1922 South Dakota Senate election

45 seats in the South Dakota Senate 23 seats needed for a majority
|  | Majority party | Minority party | Third party |
| Leader | C. S. Amsden | — | — |
| Party | Republican | Democratic | Nonpartisan League |
| Leader since | 1915 | — | — |
| Leader's seat | 31st (Grant Co.) | — | — |
| Seats before | 42 | 1 | 2 |
| Seats after | 34 | 9 | 2 |
| Seat change | −8 | +8 | Steady |
- Results by party Republican hold Democratic gain Democratic hold Nonpartisan League hold Multi-member districts: Republican majority Even split
| President pro tempore before election C. S. Amsden Republican | Elected President pro tempore C. S. Amsden Republican |

= 1922 South Dakota Senate election =

Elections to the South Dakota Senate were held on November 7, 1922, to elect 45 candidates to the Senate to serve a two-year term in the 18th South Dakota Legislature.
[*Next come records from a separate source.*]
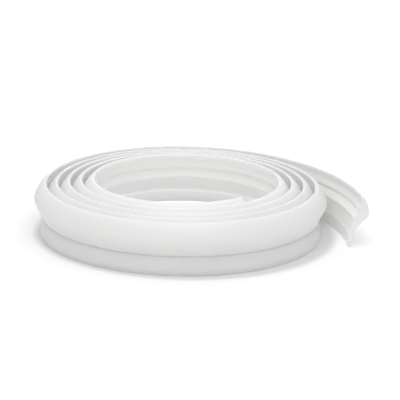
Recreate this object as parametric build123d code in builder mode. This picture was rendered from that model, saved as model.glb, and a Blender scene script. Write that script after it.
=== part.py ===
from build123d import *
import os
from math import atan2, cos, degrees, radians, sin

# Window sill connection profile: one long strip of soft white plastic, wound into a flat
# standing coil. All sizes are in millimetres. The coil stands on the strip's foot, Z is up,
# and the strip's free end points to the front, on the right.

# The strip's section, drawn upright as it stands in the coil. Sideways sizes count from the
# outer edge of the foot: a reach or a bulge is outward, away from the middle of the coil,
# and a set-in is inward. A drop counts down from the section's top.
section_height = 33.3
foot_width = 1.0

# The leg tapers to the foot and ends in a notch under the cap.
notch_set_in = 1.1
notch_height = 12.2

# The cap, a round outer side that leans back to a narrow crest.
cap_reach = 4.2
cap_drop = 10.4
cap_radius = 7.6
cap_start_angle = -4.0
cap_end_angle = 50.0
cap_sides = 3
crest_set_in = 2.4
crest_width = 1.6

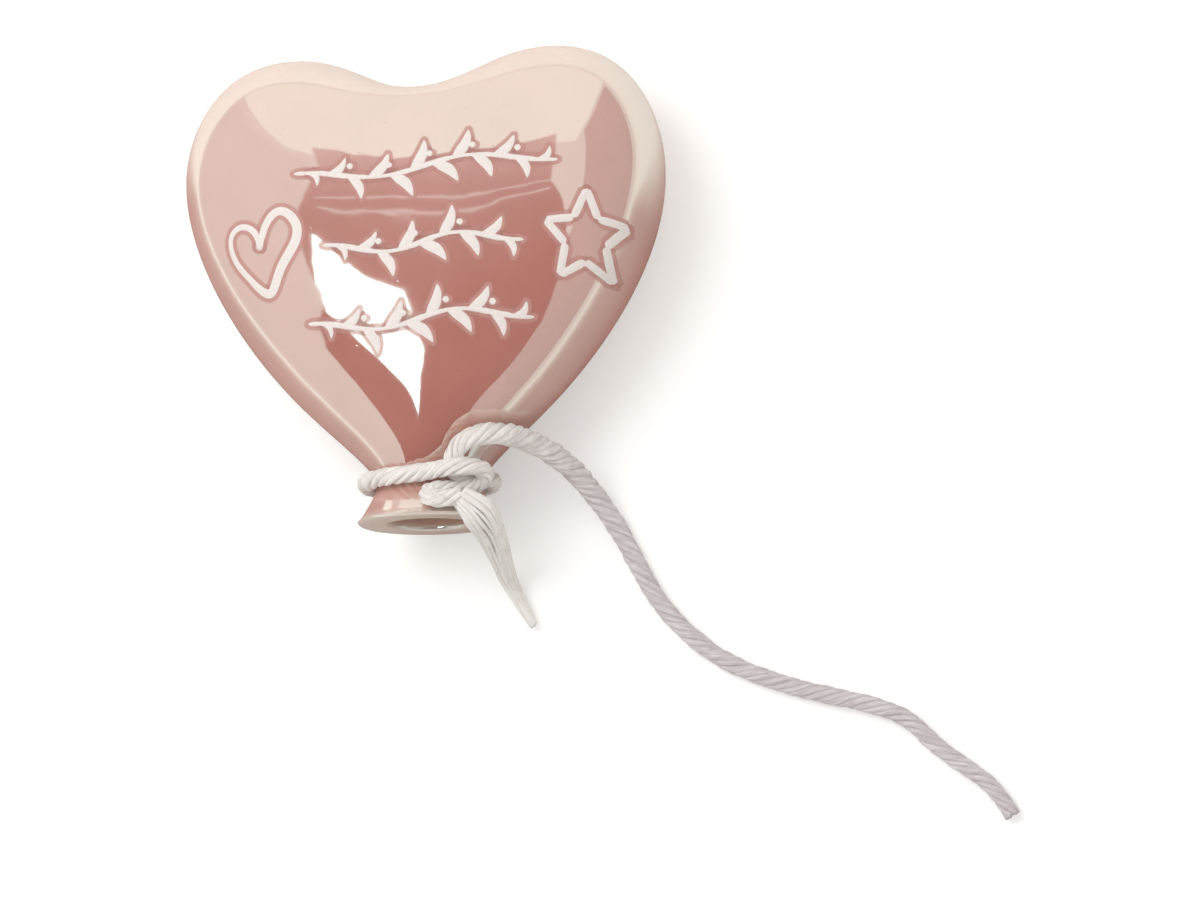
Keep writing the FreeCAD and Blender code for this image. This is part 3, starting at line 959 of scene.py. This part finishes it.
def add_stage():
    """White table, soft light, and the cards that the glaze reflects."""
    f = Finish("white_table")
    camera = f.node("ShaderNodeLightPath", out="Is Camera Ray")
    glossy = f.node("ShaderNodeLightPath", out="Is Glossy Ray")
    apart = f.node("ShaderNodeVectorMath", {0: f.place()}, out="Value", operation="LENGTH")
    ahead = f.node("ShaderNodeVectorMath", {0: f.place(), 1: (0.12, 0.99, 0.0)},
                   out="Value", operation="DOT_PRODUCT")
    # Painted shade: in the glaze the table is painted dark close by, standing in for the object's
    # own shade on it, except beyond the two lobes.
    shade_near_object = 1.0 - f.between(apart, 0.06, 0.40)
    far = 1.0 - shade_near_object * (1.0 - f.between(ahead, 0.012, 0.048))
    # Painted shade colour near the object, blended to the bright table further away.
    glaze_view_painted_shade = f.blend(far, (0.36, 0.34, 0.33), (0.95, 0.93, 0.90))
    colour = f.blend(glossy, (0.80, 0.79, 0.78), glaze_view_painted_shade)
    diffuse = f.node("ShaderNodeBsdfDiffuse", {"Color": colour})
    glow = f.node("ShaderNodeEmission", {"Color": WHITE, "Strength": TABLE_GLOW})
    both = f.node("ShaderNodeAddShader", {0: diffuse, 1: glow})
    lit = camera + 0.5 * (glossy * far)
    shown = f.node("ShaderNodeMixShader", {0: lit, 1: diffuse, 2: both})
    reach = 3.0
    table = make_piece("table", [(-reach, -reach, 0), (reach, -reach, 0),
                                 (reach, reach, 0), (-reach, reach, 0)],
                       [(0, 1, 2, 3)], f.surface(shown), smooth=False)
    table.data.transform(Matrix.Translation((0, 0, -TABLE_GAP)))

    room = Finish("studio", "World")
    soft = room.node("ShaderNodeBackground", {
        "Color": (1.0, 0.985, 0.96, 1), "Strength": ROOM_LIGHT})
    pale = room.node("ShaderNodeBackground", {"Color": HORIZON, "Strength": 1.0})
    seen = room.node("ShaderNodeLightPath", out="Is Camera Ray")
    bpy.context.scene.world = room.surface(room.node(
        "ShaderNodeMixShader", {0: seen, 1: soft, 2: pale}))

    lamp = bpy.data.lights.new("softbox", "AREA")
    lamp.shape = "DISK"
    lamp.size = 0.6
    lamp.energy = 4.0
    holder = bpy.data.objects.new("softbox", lamp)
    holder.location = (-0.35, 0.25, 0.9)
    aim = (-holder.location).to_track_quat("-Z", "Y")
    holder.rotation_mode = "QUATERNION"
    holder.rotation_quaternion = aim
    holder.visible_glossy = False
    bpy.context.scene.collection.objects.link(holder)

    height = 1.5
    dark = [(-0.6, 1.1), (-0.35, 0.75), (-0.2, 0.75), (0.25, 1.05), (0.2, 0.3),
            (0.45, -0.05), (3.0, -4.0), (-4.0, -4.0), (-0.7, -0.2), (-0.5, 0.6)]
    card("dark_opening", overhead(height, dark), 0.03, (1.0, 0.85, 0.82), rise=(-0.3, 1.2, 0.55))
    for middle in (0.30, 0.22):
        slack, thick = 0.05, 0.006
        wire = [(-0.5, middle), (-0.2, middle - slack), (0.2, middle)]
        edge = [(x, y + 2 * thick) for x, y in reversed(wire)]
        card("hanging_wire", overhead(height - 0.01, wire + edge), 0.75)
    window = [(-0.55, 0.1), (-0.3, -0.05), (-0.2, -0.4), (-0.25, -0.8),
              (-0.75, -0.3), (-0.6, 0.0)]
    card("window", overhead(height - 0.02, window), 4.0)
    card("left_wall", [(-1.2, -4.0, 0.12), (-1.2, 1.7, 0.12), (-1.2, 1.7, 3.2), (-1.2, -4.0, 3.2)],
         0.74, (1.0, 0.98, 0.96))
    card("right_wall", [(1.2, -4.0, 0.16), (1.2, 2.4, 0.16), (1.2, 2.4, 3.0), (1.2, -4.0, 3.0)],
         0.42, (1.0, 0.98, 0.96))
    card("front_wall", [(-1.2, -1.6, 0.1), (1.2, -1.6, 0.1), (1.2, -1.6, 1.5), (-1.2, -1.6, 1.5)],
         0.50, (1.0, 0.92, 0.90))
    card("top_wall", [(-1.2, 1.9, 0.02), (1.2, 2.6, 0.02), (1.2, 2.6, 4.2), (-1.2, 1.9, 4.2)],
         1.12, (1.0, 0.98, 0.92))


CAMERA_AIM = Vector((0.0327, -0.0325, 0.0))
CAMERA_DISTANCE = 0.808
YAW_DEG, PITCH_DEG, ROLL_DEG = 8.5, 9.5, -1.2


def add_camera():
    """The camera, nearly overhead and a little to the mouth's side.

    Yaw takes it to the right, pitch towards the mouth, and roll turns it
    about its own line of sight.
    """
    data = bpy.data.cameras.new("camera")
    data.lens = 116.2
    data.sensor_width = 36.0
    data.sensor_fit = "HORIZONTAL"
    data.clip_start = 0.01
    eye = bpy.data.objects.new("camera", data)
    yaw, pitch, roll = (math.radians(angle) for angle in (YAW_DEG, PITCH_DEG, ROLL_DEG))
    aim = (Matrix.Rotation(yaw, 4, "Y") @ Matrix.Rotation(pitch, 4, "X")
           @ Matrix.Rotation(roll, 4, "Z"))
    away = Matrix.Translation((0, 0, CAMERA_DISTANCE))
    eye.matrix_world = Matrix.Translation(CAMERA_AIM) @ aim @ away
    bpy.context.scene.collection.objects.link(eye)
    bpy.context.scene.camera = eye


# ---------------------------------------------------------------- assembly
glaze = lustre_glaze()
shell = add_shell(glaze)
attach(shell, "root")
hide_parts("balloon_shell")
add_prints(print_enamel())
twine_cotton = cotton("twisted_cotton", (0.92, 0.89, 0.85), (0.68, 0.63, 0.61), (0.55, 0.48, 0.46))
greyed_cotton = cotton("greyed_cotton", (0.92, 0.89, 0.85), (0.68, 0.63, 0.61), (0.50, 0.43, 0.42),
                     (0.70, 0.665, 0.68), (0.50, 0.455, 0.465))
tail_cotton = cotton("unlaid_cotton", (0.93, 0.91, 0.88), (0.80, 0.77, 0.73), (0.68, 0.61, 0.57))
add_twine(twine_cotton, greyed_cotton, tail_cotton)
add_stage()
add_camera()
bpy.context.scene.view_settings.view_transform = "Standard"
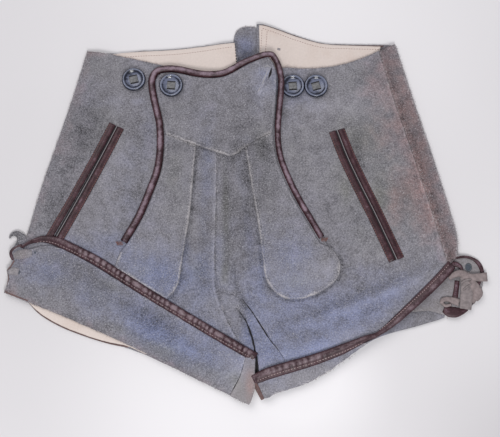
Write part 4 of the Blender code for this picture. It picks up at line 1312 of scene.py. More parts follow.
def right_back():
    """The flat grid first, then the fold and the strip in front, row by row."""
    edge = Path(FOLD_RIGHT, VENT_RIGHT)
    inner = edge.moved(-FOLD_RADIUS)
    wrap_end = Path(FOLD_RIGHT).length / edge.length
    down = np.linspace(0, 1, BACK_ROWS)
    top, hem = up_to(BACK_TOP_RIGHT, inner.at(0)), up_to(BACK_HEM_RIGHT, inner.at(1))
    flat = coons(top, hem, Path(CENTRE_BACK_RIGHT), inner, np.linspace(0, 1, BACK_COLUMNS), down)
    rows, width = flat.shape[:2]
    spots = flat.reshape(-1, 2)
    points = [(x, y, z) for (x, y), z in zip(spots, back_floor(spots))]
    faces = [
        [i * width + j, i * width + j + 1, (i + 1) * width + j + 1, (i + 1) * width + j]
        for i in range(rows - 1) for j in range(width - 1)
    ]
    seam = Path(SEAM_RIGHT)
    wraps = [i for i in range(rows) if down[i] <= wrap_end]
    turn = np.radians(np.linspace(-FOLD_TURN, FOLD_TURN, FOLD_POINTS))
    strip = np.linspace(0, 1, STRIP_POINTS)
    before = None
    for i in wraps:
        v = down[i]
        fold_point, start, seam_point = edge.at(v), flat[i, -1], seam.at(v / down[wraps[-1]])
        height = float(front_roof(start[None])[0])
        ring = [i * width + width - 1]
        for angle in turn:
            x, y = start + (fold_point - start) * math.cos(angle)
            ring.append(len(points))
            points.append((x, y, 0.5 * height * (1 + math.sin(angle))))
        across = start + (seam_point - start) * strip[:, None]
        for (x, y), z in zip(across, front_roof(across)):
            ring.append(len(points))
            points.append((x, y, z))
        if before:
            faces += [[before[k], before[k + 1], ring[k + 1], ring[k]] for k in range(len(ring) - 1)]
        before = ring
    points = np.array(points)
    spots = points[:, :2]
    in_front = points[:, 2] > STRIP_HEIGHT
    worn = 0.5 * np.exp(-(seam.distance(spots) / 1.6) ** 2) * in_front
    worn += 0.75 * np.exp(-(edge.distance(spots) / 2.4) ** 2)
    masks = np.clip(stains_and_shade(spots) + in_front[:, None] * np.array(STRIP_TINTS), 0, 1)
    piece = build("suede_back_right", points, faces, suede, masks, worn)
    solid = piece.modifiers.new("thickness", "SOLIDIFY")
    solid.thickness = SUEDE * MM
    solid.offset = -1
    solid.use_even_offset = False
    stands_for(piece, "suede", "back_right")
    piece["cut"] = RIGHT_BACK_CUT
    print("suede_back_right:", len(faces), "faces in its sheet")
    return piece


back_right = right_back()

# %% [markdown]
# ## Facings
# The inside of the waist and of one hem is lined with a strip of cream leather, which shows where
# the back stands above the front.  It lies on the back with a little air under it.

# %% Cream facings
facings = [
    cloth(f"cream_{node}", outline(node), facing_floor, cream, "cream_facing", node,
          thickness=FACING, spacing=2.6, edge=0.4, grow=grow, fray=0.15, wear=0.2)
    for node, grow in (("waist_facing_left", 0.3), ("waist_facing_right", 0.3), ("hem_facing_left", 1.8))
]

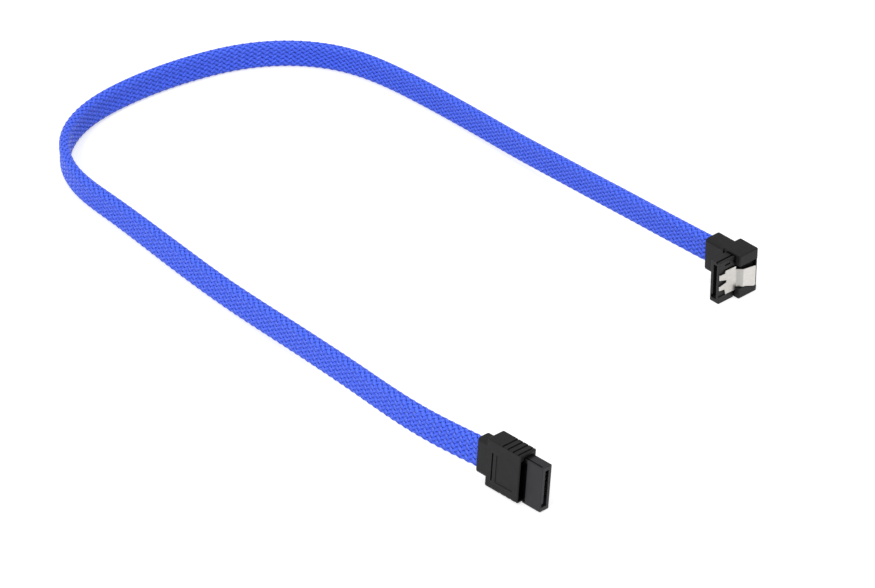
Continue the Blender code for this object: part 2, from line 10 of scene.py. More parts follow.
import bmesh
import bpy
import numpy as np
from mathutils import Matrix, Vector


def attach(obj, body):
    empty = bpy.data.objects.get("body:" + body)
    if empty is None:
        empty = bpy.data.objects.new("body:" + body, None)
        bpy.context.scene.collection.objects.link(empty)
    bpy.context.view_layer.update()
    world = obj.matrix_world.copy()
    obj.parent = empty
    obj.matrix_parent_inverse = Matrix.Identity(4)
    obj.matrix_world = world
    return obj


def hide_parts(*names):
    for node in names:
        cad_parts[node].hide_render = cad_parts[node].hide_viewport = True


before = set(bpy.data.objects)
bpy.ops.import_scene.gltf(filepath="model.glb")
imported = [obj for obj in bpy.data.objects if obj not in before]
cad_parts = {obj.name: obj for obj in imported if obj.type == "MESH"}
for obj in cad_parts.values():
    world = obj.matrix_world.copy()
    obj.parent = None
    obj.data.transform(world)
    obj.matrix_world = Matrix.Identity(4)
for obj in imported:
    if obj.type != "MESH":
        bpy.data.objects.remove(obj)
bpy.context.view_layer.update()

# %% [markdown]
# ## Camera
# A cable is small, so a long lens from a little over a metre away keeps its lines nearly parallel, as a catalogue
# picture does. The camera stands on the diagonal between +X and -Y and looks down by 33 degrees. A wide lens close
# by would show the same things, but it would make the near plug far too big for the rest.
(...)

Republicans retained their supermajority status in the chamber, holding 34 of the 45 Senate seats in the 18th Legislature, though they lost eight seats to the Democrats. C. S. Amsden of Grant County was re-elected President pro tempore of the Senate.

This election took place alongside races for U.S. House, governor, state house, and numerous other state and local elections.